Exercise materials:
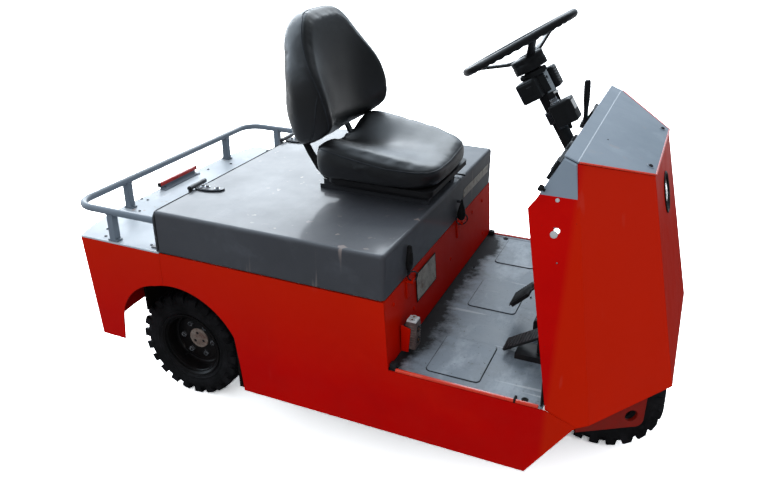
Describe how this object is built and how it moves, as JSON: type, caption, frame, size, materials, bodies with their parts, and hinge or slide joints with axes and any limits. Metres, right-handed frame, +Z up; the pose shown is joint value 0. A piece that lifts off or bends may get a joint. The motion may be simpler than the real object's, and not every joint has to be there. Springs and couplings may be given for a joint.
{
  "type": "airport baggage tug",
  "caption": "Red three-wheel electric airport baggage tug with grey battery hood, black sprung seat, guard rail, footwell and faceted front cowl.",
  "frame": {"origin": "on the floor under the middle of the bounding box", "axes": "+X forward, +Y driver's left, +Z up"},
  "size_m": [1.98, 1.08, 1.4388],
  "materials": {
    "body_red": "semi-gloss",
    "frame_red": "satin",
    "deck_grey": "satin",
    "hood_grey": "semi-gloss",
    "floor_grey": "matte",
    "rail_grey": "semi-gloss",
    "trim_black": "satin",
    "rubber_black": "matte",
    "steel": "brushed",
    "cast_black": "matte",
    "lamp_glass": "clear",
    "plastic_black": "matte",
    "plastic_grey": "matte",
    "rim_black": "satin",
    "tyre_black": "matte",
    "battery_case": "matte",
    "seat_vinyl": "glossy"
  },
  "bodies": {
    "chassis": {"chassis_frame": "frame_red", "rear_body": "body_red", "rear_deck": "deck_grey", "side_skirt_right": "body_red", "side_skirt_left": "body_red", "kneeboard": "body_red", "floor_plate": "floor_grey", "sill_trim": "trim_black", "hood_bulkhead": "hood_grey", "latch_catches": "body_red", "guard_rail": "rail_grey", "release_bar": "body_red", "tow_coupling": "cast_black", "cowl": "body_red", "headlamp": "lamp_glass", "cowl_top_plate": "hood_grey", "console_panel": "hood_grey", "instruments": "plastic_black", "direction_lever": "plastic_black", "toe_board": "trim_black", "steering_column": "trim_black", "column_switches": "plastic_black", "steer_gearbox": "cast_black", "rear_axle": "cast_black", "drive_motor": "cast_black", "battery": "battery_case", "battery_plug": "plastic_grey", "pedals": "trim_black"},
    "hood_body": {"hood": "hood_grey", "hood_hinge_straps": "steel", "hood_latches": "rubber_black", "seat_rails": "steel", "seat_pan": "plastic_black", "seat_cushion": "seat_vinyl", "seat_back": "seat_vinyl", "seat_back_bars": "trim_black"},
    "steering_wheel_body": {"steering_wheel": "plastic_black"},
    "steer_fork": {"front_fork": "cast_black"},
    "front_wheel": {"front_rim": "rim_black", "front_tyre": "tyre_black"},
    "rear_wheel_right": {"rear_rim_right": "rim_black", "rear_tyre_right": "tyre_black"},
    "rear_wheel_left": {"rear_rim_left": "rim_black", "rear_tyre_left": "tyre_black"},
    "coupling_pin_body": {"coupling_pin": "steel"}
  },
  "joints": [
    {"name": "hood_hinge", "type": "hinge", "parent": "chassis", "child": "hood_body", "pos_m": [-0.603, 0, 0.834], "axis": [0, -1, 0], "range_deg": [0, 62]},
    {"name": "steering_wheel_turn", "type": "hinge", "parent": "chassis", "child": "steering_wheel_body", "pos_m": [0.399, 0, 1.334], "axis": [-0.5344, 0, 0.8453], "range_deg": [-350, 350]},
    {"name": "front_steer", "type": "hinge", "parent": "chassis", "child": "steer_fork", "pos_m": [0.7825, 0, 0.45], "axis": [0, 0, 1], "range_deg": [-70, 70]},
    {"name": "front_wheel_spin", "type": "hinge", "parent": "steer_fork", "child": "front_wheel", "pos_m": [0.7825, 0, 0.2075], "axis": [0, 1, 0], "continuous": true},
    {"name": "rear_wheel_right_spin", "type": "hinge", "parent": "chassis", "child": "rear_wheel_right", "pos_m": [-0.664, -0.318, 0.2075], "axis": [0, 1, 0], "continuous": true},
    {"name": "rear_wheel_left_spin", "type": "hinge", "parent": "chassis", "child": "rear_wheel_left", "pos_m": [-0.664, 0.318, 0.2075], "axis": [0, 1, 0], "continuous": true},
    {"name": "coupling_pin_lift", "type": "slide", "parent": "chassis", "child": "coupling_pin_body", "axis": [0, 0, 1], "range_m": [0, 0.09]}
  ],
  "couplings": [
    {"joint": "steering_wheel_turn", "follows": "front_steer", "ratio": 5}
  ]
}
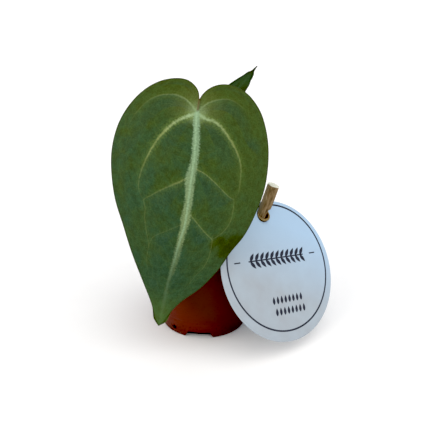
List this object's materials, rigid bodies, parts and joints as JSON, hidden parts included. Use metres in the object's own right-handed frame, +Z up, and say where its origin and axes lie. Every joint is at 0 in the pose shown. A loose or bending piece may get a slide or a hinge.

Task requirements:
Reproduce the full listing exactly.

Exercise answer:
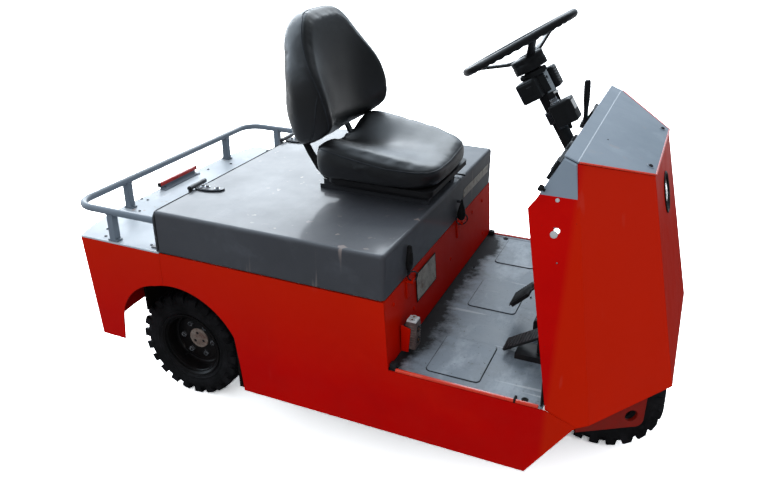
Describe how this object is built and how it moves, as JSON: type, caption, frame, size, materials, bodies with their parts, and hinge or slide joints with axes and any limits. Metres, right-handed frame, +Z up; the pose shown is joint value 0. A piece that lifts off or bends may get a joint. The motion may be simpler than the real object's, and not every joint has to be there. Springs and couplings may be given for a joint.
{
  "type": "airport baggage tug",
  "caption": "Red three-wheel electric airport baggage tug with grey battery hood, black sprung seat, guard rail, footwell and faceted front cowl.",
  "frame": {"origin": "on the floor under the middle of the bounding box", "axes": "+X forward, +Y driver's left, +Z up"},
  "size_m": [1.98, 1.08, 1.4388],
  "materials": {
    "body_red": "semi-gloss",
    "frame_red": "satin",
    "deck_grey": "satin",
    "hood_grey": "semi-gloss",
    "floor_grey": "matte",
    "rail_grey": "semi-gloss",
    "trim_black": "satin",
    "rubber_black": "matte",
    "steel": "brushed",
    "cast_black": "matte",
    "lamp_glass": "clear",
    "plastic_black": "matte",
    "plastic_grey": "matte",
    "rim_black": "satin",
    "tyre_black": "matte",
    "battery_case": "matte",
    "seat_vinyl": "glossy"
  },
  "bodies": {
    "chassis": {"chassis_frame": "frame_red", "rear_body": "body_red", "rear_deck": "deck_grey", "side_skirt_right": "body_red", "side_skirt_left": "body_red", "kneeboard": "body_red", "floor_plate": "floor_grey", "sill_trim": "trim_black", "hood_bulkhead": "hood_grey", "latch_catches": "body_red", "guard_rail": "rail_grey", "release_bar": "body_red", "tow_coupling": "cast_black", "cowl": "body_red", "headlamp": "lamp_glass", "cowl_top_plate": "hood_grey", "console_panel": "hood_grey", "instruments": "plastic_black", "direction_lever": "plastic_black", "toe_board": "trim_black", "steering_column": "trim_black", "column_switches": "plastic_black", "steer_gearbox": "cast_black", "rear_axle": "cast_black", "drive_motor": "cast_black", "battery": "battery_case", "battery_plug": "plastic_grey", "pedals": "trim_black"},
    "hood_body": {"hood": "hood_grey", "hood_hinge_straps": "steel", "hood_latches": "rubber_black", "seat_rails": "steel", "seat_pan": "plastic_black", "seat_cushion": "seat_vinyl", "seat_back": "seat_vinyl", "seat_back_bars": "trim_black"},
    "steering_wheel_body": {"steering_wheel": "plastic_black"},
    "steer_fork": {"front_fork": "cast_black"},
    "front_wheel": {"front_rim": "rim_black", "front_tyre": "tyre_black"},
    "rear_wheel_right": {"rear_rim_right": "rim_black", "rear_tyre_right": "tyre_black"},
    "rear_wheel_left": {"rear_rim_left": "rim_black", "rear_tyre_left": "tyre_black"},
    "coupling_pin_body": {"coupling_pin": "steel"}
  },
  "joints": [
    {"name": "hood_hinge", "type": "hinge", "parent": "chassis", "child": "hood_body", "pos_m": [-0.603, 0, 0.834], "axis": [0, -1, 0], "range_deg": [0, 62]},
    {"name": "steering_wheel_turn", "type": "hinge", "parent": "chassis", "child": "steering_wheel_body", "pos_m": [0.399, 0, 1.334], "axis": [-0.5344, 0, 0.8453], "range_deg": [-350, 350]},
    {"name": "front_steer", "type": "hinge", "parent": "chassis", "child": "steer_fork", "pos_m": [0.7825, 0, 0.45], "axis": [0, 0, 1], "range_deg": [-70, 70]},
    {"name": "front_wheel_spin", "type": "hinge", "parent": "steer_fork", "child": "front_wheel", "pos_m": [0.7825, 0, 0.2075], "axis": [0, 1, 0], "continuous": true},
    {"name": "rear_wheel_right_spin", "type": "hinge", "parent": "chassis", "child": "rear_wheel_right", "pos_m": [-0.664, -0.318, 0.2075], "axis": [0, 1, 0], "continuous": true},
    {"name": "rear_wheel_left_spin", "type": "hinge", "parent": "chassis", "child": "rear_wheel_left", "pos_m": [-0.664, 0.318, 0.2075], "axis": [0, 1, 0], "continuous": true},
    {"name": "coupling_pin_lift", "type": "slide", "parent": "chassis", "child": "coupling_pin_body", "axis": [0, 0, 1], "range_m": [0, 0.09]}
  ],
  "couplings": [
    {"joint": "steering_wheel_turn", "follows": "front_steer", "ratio": 5}
  ]
}
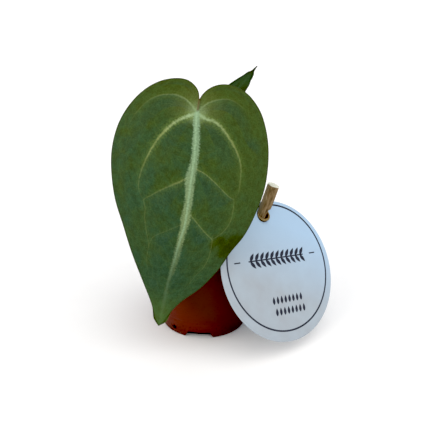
List this object's materials, rigid bodies, parts and joints as JSON, hidden parts included. Use metres in the object's own right-handed frame, +Z up, and say where its origin and axes lie. Every joint is at 0 in the pose shown. A loose or bending piece may get a slide or a hinge.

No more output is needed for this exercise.